The right-wing Alternative for Germany declined an invitation. “Both parties do not come in question for us, now or in the future,” party leader Bernd Lucke told the broadcaster n-tv. “We will have nothing to do with the extreme right.”
The UK Independence Party (UKIP) also distanced itself from the Alliance. Collaboration with the overtly fascist British National Party (BNP) and the Hungarian Jobbik, however, was rejected by the Alliance for Freedom . Differences also exist between the potential members of the Alliance. While the FN has clearly anti-Semitic roots, Wilders’ PVV has so far taken a strong pro-Israel stance. Earlier combinations of right-wing parties in the European Parliament, such as the Identity, Tradition, Sovereignty faction founded in 2007, quickly disintegrated as a result of national tensions.
Now the extreme right senses a change in their fortune. Five years of intense social attacks in almost every European country have discredited the EU and its institutions among broad layers of the population. The far right want to exploit this massive opposition to impose their own reactionary agenda.
For several years, the individual far-right parties have sought to combine their reactionary positions with social demagogy. Wilders has pushed his extreme neo-liberal economic policy demands into the background and now is aiming his fire primarily against the EU. He had dubbed the 2012 Dutch elections a “referendum on Europe, the euro, the ESM bailout fund and the dictates of Brussels and its bureaucrats.”
The FN is increasingly criticizing the austerity measures of the French government, calling for the nationalization of flagging enterprises and speaking about higher social benefits for French-born workers.
The far right’s opposition to the EU has nothing in common with the interests of workers. The Alliance for Freedom articulates the interests of a section of the bourgeoisie and well-off upper-middle class who, in the face of growing national conflicts, are looking for a return of the national currency and national economic policy. This is aimed directly against the workers.
Economic protectionism and a return to national currencies, as demanded by the Alliance, would have just as catastrophic consequences for workers as the EU’s austerity measures and the euro.
With the FPÖ, the Lega Nord, the SNS and PVV, a majority of the seven potential Alliance members have already participated in national governments. All these coalitions distinguished themselves by vicious attacks on workers’ social rights. From October 2010 to 2012, the PVV supported the Dutch government, which implemented brutal laws against migrants and increased state powers against the protests of workers.
Other right-wing parties that have not been involved in national governments are being courted in ruling circles. For example, for quite some time, France’s conservative UMP has been wooing the FN and is discussing possible cooperation.
In Greece, the openly fascist Golden Dawn has been systematically built up by the state to terrorize workers and suppress their resistance.

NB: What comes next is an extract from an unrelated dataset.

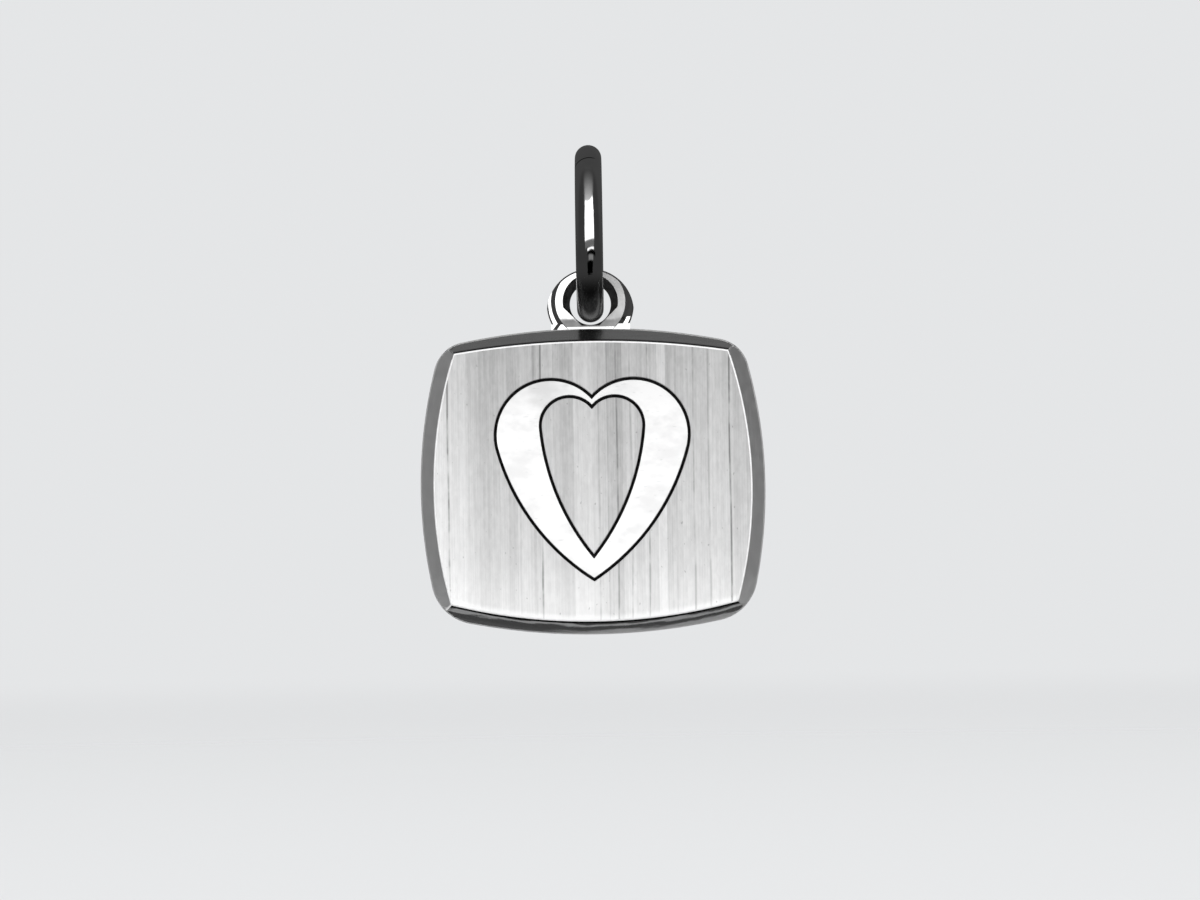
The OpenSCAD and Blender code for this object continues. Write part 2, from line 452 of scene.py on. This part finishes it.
def heart_band(name, grow, front_y, depth):
    """The heart's stroke, widened by grow on both of its sides."""
    band = heart_solid(name, OUTER, grow, front_y, depth)
    cut(band, heart_solid("heart_inside", INNER, -grow, front_y - OVER, depth + 2 * OVER))
    return band


def on_mitre(normal):
    """Whether a face lies on the softened line where two cut rims meet at a corner."""
    leans_both_ways = abs(normal.x) > MITRE and abs(normal.z) > MITRE
    return normal.y < RIM_Y + OFF_RIM and leans_both_ways and not on_rim(normal)


def on_edge(at, normal, from_y, to_y):
    """Whether a face away from the heart has a normal that leans between two shares along Y."""
    return from_y < normal.y < to_y and not round_the_motif(at)


def pick_back_edge(plate):
    """Selects the edges round the back, and enters edit mode."""
    points = plate.data.vertices
    behind_y = FACE_Y + PLATE_T - NEAR
    beside_back = {point.index for point in points if point.co.y > behind_y}
    pick(plate, "EDGE", lambda line: beside_back.issuperset(line.vertices))


def pick_outer_edge(plate):
    """Selects the edges between the cut rim and the walls, and enters edit mode."""
    beside_rim, beside_wall = set(), set()
    for face in plate.data.polygons:
        if on_rim(face.normal):
            beside_rim.update(face.edge_keys)
        elif abs(face.normal.y) < WALL and not round_the_motif(face.center):
            beside_wall.update(face.edge_keys)
    pick(plate, "EDGE", lambda line: line.key in beside_rim and line.key in beside_wall)


def make_plate():
    """The plate: filled outline, back edge, cut rims, the line's groove, and polished edges."""
    plate = plate_outline()
    fill_and_raise(plate, PLATE_T)
    pick_back_edge(plate)
    bpy.ops.mesh.bevel(offset=BACK_EDGE, segments=3, affect="EDGES")
    done()
    for direction, _, face_radius in EDGES:
        cut(plate, rim_cutter(direction, face_radius), "INTERSECT")
    cut(plate, heart_band("pocket", LINE_W, FACE_Y - OVER, LINE_D + OVER))
    close_up(plate)
    pick_outer_edge(plate)
    bpy.ops.mesh.bevel(offset=OUTER_EDGE_W, segments=3, affect="EDGES")
    done()
    soften(plate, POLISHED_EDGE_W, POLISHED_ANGLE)
    smooth(plate)
    in_metres(plate)
    return plate


def make_heart():
    """The raised heart, which stands in the line's groove."""
    depth = HEART_RISE + LINE_D + HEART_SINK
    heart = heart_band("heart_motif", 0, FACE_Y - HEART_RISE, depth)
    close_up(heart)
    soften(heart, HEART_EDGE_W, HEART_ANGLE)
    smooth(heart)
    in_metres(heart)
    return heart


def round_tool(name, radius, depth, lift=0.0):
    """A cylinder along the bore's axis, or that much above it."""
    return cylinder(name, radius, depth, (0, EYELET_Y, BORE_Z + lift), (math.radians(90), 0, 0))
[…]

Despite this clear record, the far-right parties use their anti-EU stance and social demagogy to win votes from desperate elements of the petty-bourgeoisie and confused workers. According to current opinion polls, the PVV, with 21 percent of the vote in the Netherlands, and the FN in France, with 24 percent would emerge as the largest parties in their respective countries in the European elections.
The ultra right can pose as opponents of the EU’s social attacks and increase their influence because all the establishment parties and organizations defend the EU and its institutions. Across Europe, the social democratic parties are at the forefront of imposing social cuts, and the unions help impose mass sackings and wage cuts in the factories.
Ostensibly left-wing organizations such as the Left Party in Germany and the Coalition of the Radical Left (SYRIZA) in Greece defend the EU and make every effort to tie workers to the old bureaucratic apparatus and prevent any independent movement of the working class. This prepares the ground for the far right.
The more social contradictions intensify, the further to right the pseudo-lefts move, clinging to the state. They react to the growing opposition of the working class to the EU by defending the EU’s reactionary institutions.
The European Left grouping has recently called for the direct election of the EU Commission president by the population, attempting to lend this completely undemocratic institution a democratic veneer. The Commission is primarily responsible for the social attacks of the EU. SYRIZA leader Alexis Tsipras is being talked about as a candidate for the office of EU Commission president.
The chair of the German Left Party, Katja Kipping, has lined up behind the EU and claims it can be transformed into an instrument to improve workers’ social conditions by agreeing to the European social pact.
Under these conditions, the right can grow and appeal to popular hostility towards the EU. A struggle against the far-right threat is therefore inseparable from a struggle against the pseudo-left tendencies and for the independent mobilization of the working class. It must be directed against the EU, the banks and corporations, and fight for the United Socialist States of Europe.